Did Kay/dog owner violate MCL 750.82; MSA 28.277?
Any person who shall assault another with a gun, revolver, pistol, knife, iron bar, club, brass knuckles or other dangerous weapon . . . shall be guilty of a felony.
Is a German shepherd dog that lunged at a person’s face after its owner said “get ‘em” a “dangerous weapon?” Yes
The court followed New Jersey and New York precedents. In State in the Interest of J.R., the New Jersey court held that a German shepherd that growled at and stalked the victim after being commanded to “sic ‘er” was an “offensive weapon.” In People v Torrez, the New York court found that the a German shepherd dog trained to attack could be a “dangerous instrument.”
As in those cases, Kay urged a German shepherd dog to attack another person. The New Jersey and New York statutes, like the Michigan statute, refer only to inanimate objects and broadly define “dangerous weapon” (“offensive weapon”/“dangerous instrument”) to include any object which, when used, may be considered dangerous.
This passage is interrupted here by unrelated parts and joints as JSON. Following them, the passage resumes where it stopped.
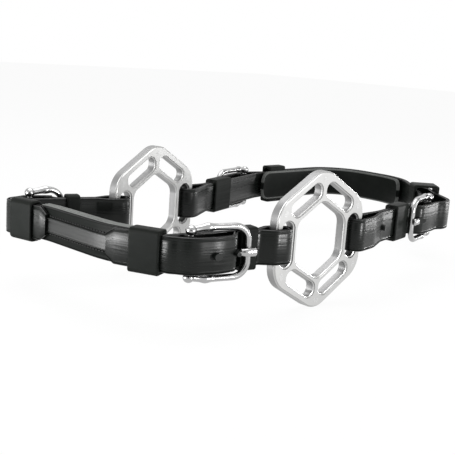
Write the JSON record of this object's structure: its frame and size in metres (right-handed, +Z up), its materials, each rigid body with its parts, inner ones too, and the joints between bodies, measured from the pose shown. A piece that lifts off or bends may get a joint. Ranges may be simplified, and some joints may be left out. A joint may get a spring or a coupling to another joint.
{
  "type": "hackamore noseband",
  "caption": "Bitless-bridle noseband: slotted hexagonal metal wheels joined by a padded nose strap and a lined chin strap with roller-knob buckles.",
  "frame": {"origin": "midway between the centres of the two wheels, at half the strap's width, in the horse's mid-plane as nearly as the loop lies", "axes": "+Z up along the wheels' height, -Y out of the near wheel's outer face, +X from the nose strap to the chin strap"},
  "size_m": [0.3448, 0.1794, 0.0816],
  "materials": {
    "wheel_steel": "satin with polished edges",
    "buckle_chrome": "polished",
    "strap_leather": "smooth bridle leather with an edge crease",
    "keeper_leather": "smooth",
    "padding_leather": "soft padded leather with stitching",
    "liner_leather": "soft grained leather"
  },
  "bodies": {
    "near_wheel": {"near_wheel": "wheel_steel"},
    "off_wheel": {"off_wheel": "wheel_steel"},
    "nose_strap": {"nose_band_outer": "strap_leather", "nose_band_raised_strip": "strap_leather", "nose_band_padding": "padding_leather", "near_nose_billet": "strap_leather", "near_nose_chape": "strap_leather", "near_nose_buckle_bar": "buckle_chrome", "near_nose_fixed_keeper": "keeper_leather", "off_nose_billet": "strap_leather", "off_nose_chape": "strap_leather", "off_nose_buckle_bar": "buckle_chrome", "off_nose_fixed_keeper": "keeper_leather"},
    "chin_strap": {"chin_band": "strap_leather", "chin_liner": "liner_leather", "near_chin_billet": "strap_leather", "near_chin_chape": "strap_leather", "near_chin_buckle_bar": "buckle_chrome", "near_chin_fixed_keeper": "keeper_leather", "off_chin_billet": "strap_leather", "off_chin_chape": "strap_leather", "off_chin_buckle_bar": "buckle_chrome", "off_chin_fixed_keeper": "keeper_leather"},
    "near_nose_frame": {"near_nose_buckle_frame": "buckle_chrome"},
    "near_nose_prong": {"near_nose_prong": "buckle_chrome"},
    "near_nose_keeper": {"near_nose_slide_keeper": "keeper_leather"},
    "off_nose_frame": {"off_nose_buckle_frame": "buckle_chrome"},
    "off_nose_prong": {"off_nose_prong": "buckle_chrome"},
    "off_nose_keeper": {"off_nose_slide_keeper": "keeper_leather"},
    "near_chin_frame": {"near_chin_buckle_frame": "buckle_chrome"},
    "near_chin_prong": {"near_chin_prong": "buckle_chrome"},
    "near_chin_keeper": {"near_chin_slide_keeper": "keeper_leather"},
    "off_chin_frame": {"off_chin_buckle_frame": "buckle_chrome"},
    "off_chin_prong": {"off_chin_prong": "buckle_chrome"},
    "off_chin_keeper": {"off_chin_slide_keeper": "keeper_leather"}
  },
  "joints": [
    {"name": "nose_strap_swing", "type": "hinge", "parent": "near_wheel", "child": "nose_strap", "pos_m": [-0.01985, -0.05945, 0], "axis": [0, 0, 1], "range_deg": [-8, 8]},
    {"name": "chin_strap_swing", "type": "hinge", "parent": "near_wheel", "child": "chin_strap", "pos_m": [0.05055, -0.05945, 0], "axis": [0, 0, 1], "range_deg": [-7.5, 7.5]},
    {"name": "off_wheel_swing", "type": "hinge", "parent": "nose_strap", "child": "off_wheel", "pos_m": [-0.05003, 0.0534, 0], "axis": [0, 0, 1], "range_deg": [-8, 8]},
    {"name": "near_nose_frame_lift", "type": "hinge", "parent": "nose_strap", "child": "near_nose_frame", "pos_m": [-0.0772, -0.05358, 0], "axis": [0, 0, -1], "range_deg": [0, 2]},
    {"name": "near_nose_prong_lift", "type": "hinge", "parent": "near_nose_frame", "child": "near_nose_prong", "pos_m": [-0.0772, -0.05358, 0], "axis": [0, 0, -1], "range_deg": [0, 2]},
    {"name": "near_nose_keeper_slide", "type": "slide", "parent": "nose_strap", "child": "near_nose_keeper", "axis": [0.9847, -0.174, 0], "range_m": [0, 0.0018]},
    {"name": "off_nose_frame_lift", "type": "hinge", "parent": "nose_strap", "child": "off_nose_frame", "pos_m": [-0.09896, 0.07287, 0], "axis": [0, 0, 1], "range_deg": [0, 2]},
    {"name": "off_nose_prong_lift", "type": "hinge", "parent": "off_nose_frame", "child": "off_nose_prong", "pos_m": [-0.09896, 0.07287, 0], "axis": [0, 0, 1], "range_deg": [0, 2]},
    {"name": "off_nose_keeper_slide", "type": "slide", "parent": "nose_strap", "child": "off_nose_keeper", "axis": [0.9557, -0.2945, 0], "range_m": [0, 0.008]},
    {"name": "near_chin_frame_lift", "type": "hinge", "parent": "chin_strap", "child": "near_chin_frame", "pos_m": [0.15504, -0.04112, 0], "axis": [0, 0, 1], "range_deg": [0, 2]},
    {"name": "near_chin_prong_lift", "type": "hinge", "parent": "near_chin_frame", "child": "near_chin_prong", "pos_m": [0.15504, -0.04112, 0], "axis": [0, 0, 1], "range_deg": [0, 2]},
    {"name": "near_chin_keeper_slide", "type": "slide", "parent": "chin_strap", "child": "near_chin_keeper", "axis": [-0.9774, -0.2116, 0], "range_m": [0, 0.015]},
    {"name": "off_chin_frame_lift", "type": "hinge", "parent": "chin_strap", "child": "off_chin_frame", "pos_m": [0.1116, 0.10427, 0], "axis": [0, 0, -1], "range_deg": [0, 2]},
    {"name": "off_chin_prong_lift", "type": "hinge", "parent": "off_chin_frame", "child": "off_chin_prong", "pos_m": [0.1116, 0.10427, 0], "axis": [0, 0, -1], "range_deg": [0, 2]},
    {"name": "off_chin_keeper_slide", "type": "slide", "parent": "chin_strap", "child": "off_chin_keeper", "axis": [-0.9374, -0.3484, 0], "range_m": [0, 0.008]}
  ],
  "couplings": [
    {"joint": "chin_strap_swing", "follows": "nose_strap_swing", "ratio": 0.906},
    {"joint": "off_wheel_swing", "follows": "nose_strap_swing", "ratio": -0.973}
  ]
}
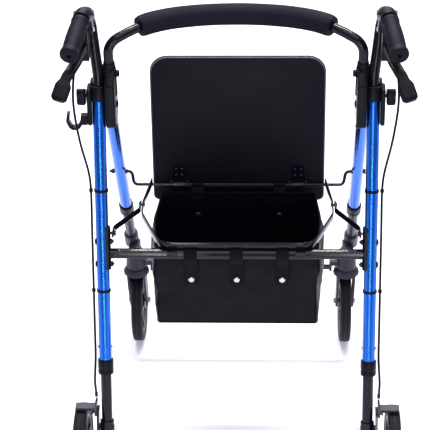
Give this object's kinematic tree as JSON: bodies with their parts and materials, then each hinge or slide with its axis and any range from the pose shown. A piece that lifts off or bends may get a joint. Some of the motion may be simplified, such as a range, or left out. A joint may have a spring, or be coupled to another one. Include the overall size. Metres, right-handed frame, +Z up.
{
  "type": "rollator walker",
  "caption": "Folding wheeled walker with sprung hand brakes, swivelling front casters, flip-up seat on a folding band, cloth bag and bowed backrest.",
  "frame": {"origin": "centre of the footprint on the floor", "axes": "+Z up, +Y forward (the way the user walks), +X to the user's right"},
  "size_m": [0.6718, 0.701, 0.9919],
  "materials": {
    "blue_tube": "glossy blue",
    "black_steel": "gloss black",
    "grey_tube": "satin grey",
    "black_plastic": "matte",
    "dark_plastic": "satin",
    "tyre_rubber": "matte",
    "grip_rubber": "matte",
    "cloth": "woven nylon",
    "vinyl": "grained",
    "bright_steel": "bright",
    "cable_jacket": "satin"
  },
  "bodies": {
    "rear_frame": {"rear_cross_tube": "black_steel", "carry_bag": "cloth", "cane_clip": "black_plastic", "rear_leg_left": "blue_tube", "rear_collar_left": "black_plastic", "top_bracket_left": "black_plastic", "brake_cable_left": "cable_jacket", "rear_leg_right": "blue_tube", "rear_collar_right": "black_plastic", "top_bracket_right": "black_plastic", "brake_cable_right": "cable_jacket"},
    "handle_left": {"handle_tube_left": "black_steel", "hand_grip_left": "grip_rubber", "lever_housing_left": "black_plastic"},
    "lever_left": {"brake_lever_left": "black_plastic"},
    "knob_left": {"height_knob_left": "black_plastic"},
    "handle_right": {"handle_tube_right": "black_steel", "hand_grip_right": "grip_rubber", "lever_housing_right": "black_plastic"},
    "lever_right": {"brake_lever_right": "black_plastic"},
    "knob_right": {"height_knob_right": "black_plastic"},
    "backrest": {"backrest_tube": "black_steel", "backrest_pad": "grip_rubber"},
    "front_frame": {"front_leg_left": "blue_tube", "front_collar_left": "black_plastic", "front_leg_right": "blue_tube", "front_collar_right": "black_plastic"},
    "front_lower": {"front_lower_tube_left": "grey_tube", "caster_housing_left": "dark_plastic", "front_lower_tube_right": "grey_tube", "caster_housing_right": "dark_plastic", "front_cross_bar": "black_steel"},
    "caster_left": {"caster_fork_left": "dark_plastic"},
    "front_roller_left": {"front_wheel_left": "dark_plastic", "front_tyre_left": "tyre_rubber"},
    "rear_lower_left": {"rear_lower_tube_left": "black_steel", "brake_bracket_left": "black_steel"},
    "rear_roller_left": {"rear_wheel_left": "dark_plastic", "rear_tyre_left": "tyre_rubber"},
    "shoe_left": {"brake_shoe_left": "bright_steel"},
    "rear_snap_left": {"rear_button_left": "bright_steel"},
    "front_snap_left": {"front_button_left": "bright_steel"},
    "caster_right": {"caster_fork_right": "dark_plastic"},
    "front_roller_right": {"front_wheel_right": "dark_plastic", "front_tyre_right": "tyre_rubber"},
    "rear_lower_right": {"rear_lower_tube_right": "black_steel", "brake_bracket_right": "black_steel"},
    "rear_roller_right": {"rear_wheel_right": "dark_plastic", "rear_tyre_right": "tyre_rubber"},
    "shoe_right": {"brake_shoe_right": "bright_steel"},
    "rear_snap_right": {"rear_button_right": "bright_steel"},
    "front_snap_right": {"front_button_right": "bright_steel"},
    "links": {"link_bar_left": "black_steel", "link_bar_right": "black_steel"},
    "seat_band": {"seat_frame": "black_steel"},
    "seat_lid": {"seat_board": "vinyl", "seat_hinge_left": "black_plastic", "seat_hinge_right": "black_plastic"}
  },
  "joints": [
    {"name": "fold", "type": "hinge", "parent": "rear_frame", "child": "front_frame", "pos_m": [0, -0.0285, 0.781], "axis": [-1, 0, 0], "range_deg": [0, 30], "deforming": ["carry_bag"]},
    {"name": "seat_band_lift", "type": "hinge", "parent": "front_frame", "child": "seat_band", "pos_m": [0, 0.1015, 0.5444], "axis": [-1, 0, 0], "range_deg": [0, 85.5]},
    {"name": "link_swing", "type": "hinge", "parent": "rear_frame", "child": "links", "pos_m": [0, -0.13162, 0.54812], "axis": [1, 0, 0], "range_deg": [0, 50.1]},
    {"name": "seat_flip", "type": "hinge", "parent": "seat_band", "child": "seat_lid", "pos_m": [0, 0.0845, 0.5225], "axis": [1, 0, 0], "range_deg": [0, 92.5]},
    {"name": "backrest_lift", "type": "slide", "parent": "rear_frame", "child": "backrest", "axis": [0, 0, 1], "range_m": [0, 0.035]},
    {"name": "front_height", "type": "slide", "parent": "front_frame", "child": "front_lower", "axis": [0, -0.4818, 0.8763], "range_m": [0, 0.0855], "deforming": ["front_button_left", "front_button_right"]},
    {"name": "handle_height_left", "type": "slide", "parent": "rear_frame", "child": "handle_left", "axis": [0, 0.3107, 0.9505], "range_m": [0, 0.1], "deforming": ["brake_cable_left"]},
    {"name": "brake_squeeze_left", "type": "hinge", "parent": "handle_left", "child": "lever_left", "pos_m": [-0.2795, -0.0355, 0.9455], "axis": [-1, 0, 0], "range_deg": [0, 6.5], "stiffness_Nm_per_rad": 1.5, "springref_deg": -8.59},
    {"name": "knob_turn_left", "type": "hinge", "parent": "rear_frame", "child": "knob_left", "pos_m": [-0.263, -0.04618, 0.80951], "axis": [1, 0, 0], "continuous": true},
    {"name": "rear_height_left", "type": "slide", "parent": "rear_frame", "child": "rear_lower_left", "axis": [0, 0.3107, 0.9505], "range_m": [0, 0.096], "deforming": ["brake_cable_left", "rear_button_left"]},
    {"name": "rear_spin_left", "type": "hinge", "parent": "rear_lower_left", "child": "rear_roller_left", "pos_m": [-0.317, -0.2555, 0.095], "axis": [1, 0, 0], "continuous": true},
    {"name": "brake_shoe_turn_left", "type": "hinge", "parent": "rear_lower_left", "child": "shoe_left", "pos_m": [-0.287, -0.2415, 0.183], "axis": [1, 0, 0], "range_deg": [0, 9.1]},
    {"name": "caster_swivel_left", "type": "hinge", "parent": "front_lower", "child": "caster_left", "pos_m": [-0.236, 0.2205, 0.2], "axis": [0, 0, 1], "continuous": true},
    {"name": "front_spin_left", "type": "hinge", "parent": "caster_left", "child": "front_roller_left", "pos_m": [-0.236, 0.2555, 0.095], "axis": [1, 0, 0], "continuous": true},
    {"name": "rear_snap_press_left", "type": "slide", "parent": "rear_lower_left", "child": "rear_snap_left", "axis": [-1, 0, 0], "range_m": [0, 0.003], "stiffness_N_per_m": 300, "springref_m": -0.001},
    {"name": "front_snap_press_left", "type": "slide", "parent": "front_lower", "child": "front_snap_left", "axis": [-1, 0, 0], "range_m": [0, 0.003], "stiffness_N_per_m": 300, "springref_m": -0.001},
    {"name": "handle_height_right", "type": "slide", "parent": "rear_frame", "child": "handle_right", "axis": [0, 0.3107, 0.9505], "range_m": [0, 0.1], "deforming": ["brake_cable_right"]},
    {"name": "brake_squeeze_right", "type": "hinge", "parent": "handle_right", "child": "lever_right", "pos_m": [0.2795, -0.0355, 0.9455], "axis": [-1, 0, 0], "range_deg": [0, 6.5], "stiffness_Nm_per_rad": 1.5, "springref_deg": -8.59},
    {"name": "knob_turn_right", "type": "hinge", "parent": "rear_frame", "child": "knob_right", "pos_m": [0.263, -0.04618, 0.80951], "axis": [1, 0, 0], "continuous": true},
    {"name": "rear_height_right", "type": "slide", "parent": "rear_frame", "child": "rear_lower_right", "axis": [0, 0.3107, 0.9505], "range_m": [0, 0.096], "deforming": ["brake_cable_right", "rear_button_right"]},
    {"name": "rear_spin_right", "type": "hinge", "parent": "rear_lower_right", "child": "rear_roller_right", "pos_m": [0.317, -0.2555, 0.095], "axis": [1, 0, 0], "continuous": true},
    {"name": "brake_shoe_turn_right", "type": "hinge", "parent": "rear_lower_right", "child": "shoe_right", "pos_m": [0.287, -0.2415, 0.183], "axis": [1, 0, 0], "range_deg": [0, 9.1]},
    {"name": "caster_swivel_right", "type": "hinge", "parent": "front_lower", "child": "caster_right", "pos_m": [0.236, 0.2205, 0.2], "axis": [0, 0, 1], "continuous": true},
    {"name": "front_spin_right", "type": "hinge", "parent": "caster_right", "child": "front_roller_right", "pos_m": [0.236, 0.2555, 0.095], "axis": [1, 0, 0], "continuous": true},
    {"name": "rear_snap_press_right", "type": "slide", "parent": "rear_lower_right", "child": "rear_snap_right", "axis": [1, 0, 0], "range_m": [0, 0.003], "stiffness_N_per_m": 300, "springref_m": -0.001},
    {"name": "front_snap_press_right", "type": "slide", "parent": "front_lower", "child": "front_snap_right", "axis": [1, 0, 0], "range_m": [0, 0.003], "stiffness_N_per_m": 300, "springref_m": -0.001}
  ],
  "couplings": [
    {"joint": "seat_band_lift", "follows": "fold", "ratio": 2.833},
    {"joint": "link_swing", "follows": "fold", "ratio": 1.653},
    {"joint": "brake_shoe_turn_left", "follows": "brake_squeeze_left", "ratio": 1.4},
    {"joint": "brake_shoe_turn_right", "follows": "brake_squeeze_right", "ratio": 1.4}
  ]
}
Both the NJ and NY courts held the German shepherds were “dangerous weapons” even though their state statutes only referred to inanimate objects. The fact that a dog is an animate object did not matter. It is the manner in which an object is used and the nature of the act that determines whether an object is a “dangerous weapon.” If a dog could be an “offensive weapon”/"dangerous instrument" under the NJ and NY statutes, it could also be a “dangerous weapon” under the Michigan statute.